Pode ser instigante começar o ano letivo discutindo a questão da avaliação, tanto de sistemas quanto de aprendizagens e de programas curriculares, ainda mais num momento em que se discute o processo de implantação do novo currículo no curso de Pedagogia da UFSC e que temos pela frente a realização do ENADE. Mas que outras questões estão relacionadas a tais processos de avaliação?

Ao destacar a avaliação como política pública na área da educação a partir da alteração na posição estratégica que o capital internacional imagina para o Brasil, Freitas chamou  a atenção na política de avaliação e seus desdobramentos e repercussões na universidade e na educação básica.  No entanto, para ele, essa política não está sendo gestada pelas universidades e sim pelas grandes corporações, fundações, ongs e instituições privadas.

Num cenário de um país escolhido para investimento direto do capital internacional, por isso emergente, a posição que o Brasil ocupa hoje se destaca com políticas que estão minimizando a miséria extrema e a questão infra-estrutura e tecnologia, permanecendo ainda em aberto a questão da educação, e consequentemente, a questão da mão-de-obra e da produtividade. Entender essas demandas é fundamental para entender como tais políticas chegam até nós, nas escolas, nos modelos de universidade e nas políticas de avaliação que vão ganhando centralidade.

Nessa perspectiva, discutir a qualidade da educação pública implica discutir desde a carreira do professor e o papel de centralização do estado na educação básica, até a questão da aprendizagem, do rendimento e do desempenho do aluno que nos últimos nos têm sido traduzidos nos exames. Assim, entendida como instrumento de gestão, cria-se uma indústria da avaliação que se torna cada vez mais sofisticada e modifica a relação professor-aluno e ensino-aprendizagem, condicionando o orçamento da escola e em alguns casos pagando bônus ao professor, sobretudo a partir do desempenho dos alunos em exames, como por exemplo prova Brasil, Enem, Enade no plano nacional e PISA no plano internacional.

Do ponto de vista político-econômico, o sistema público de ensino vai perdendo força por diversos fatores, diz Freitas. Sem dominar esse tipo de tecnologia de avaliação, busca nas assessorias especializadas da indústria da avaliação identificar os problemas de alunos que não aprendem e encontra na indústria de tutoria a resolução de problemas de aprendizagem sem tocar no fundo da questão que origina tal quadro. E assim, como tudo é medido por testes, muitas escolas “deixam de ensinar” valores e conhecimentos fundamentais para a formação do sujeito na perspectiva da educar para a cidadania pois estão mais preocupadas em “preparar os alunos para os testes”.
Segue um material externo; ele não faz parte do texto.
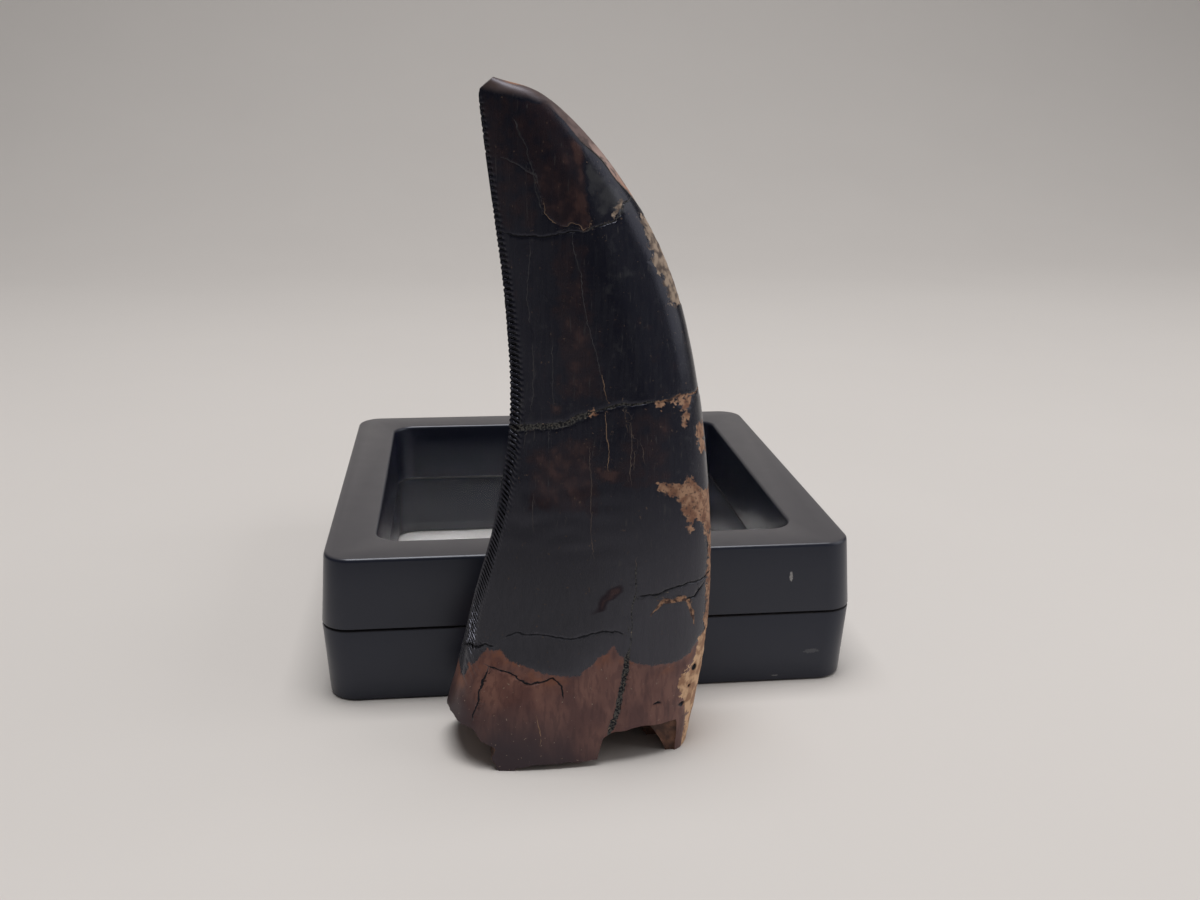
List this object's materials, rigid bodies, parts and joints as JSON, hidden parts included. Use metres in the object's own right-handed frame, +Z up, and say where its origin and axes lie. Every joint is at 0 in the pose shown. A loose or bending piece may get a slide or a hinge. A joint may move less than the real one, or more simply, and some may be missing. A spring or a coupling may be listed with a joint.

No entanto, estudos demonstram que esse modelo de testes e medidas desta política de avaliação está substituindo questões centrais de uma política do que seria uma boa educação, e isso não tem repercutido na melhoria da aprendizagem e nem nos dados da educação. Alertando para essa troca de valores na matriz de referência, Freitas afirma que tomar conhecimento das questões mais amplas que orientam essa política de avaliação é um primeiro passo para se indignar. E por fim, conclui sua aula-conferência com duas perguntas no ar: Qual o projeto de nação para os jovens hoje? Desde quando nota alta é sinônimo de boa educação?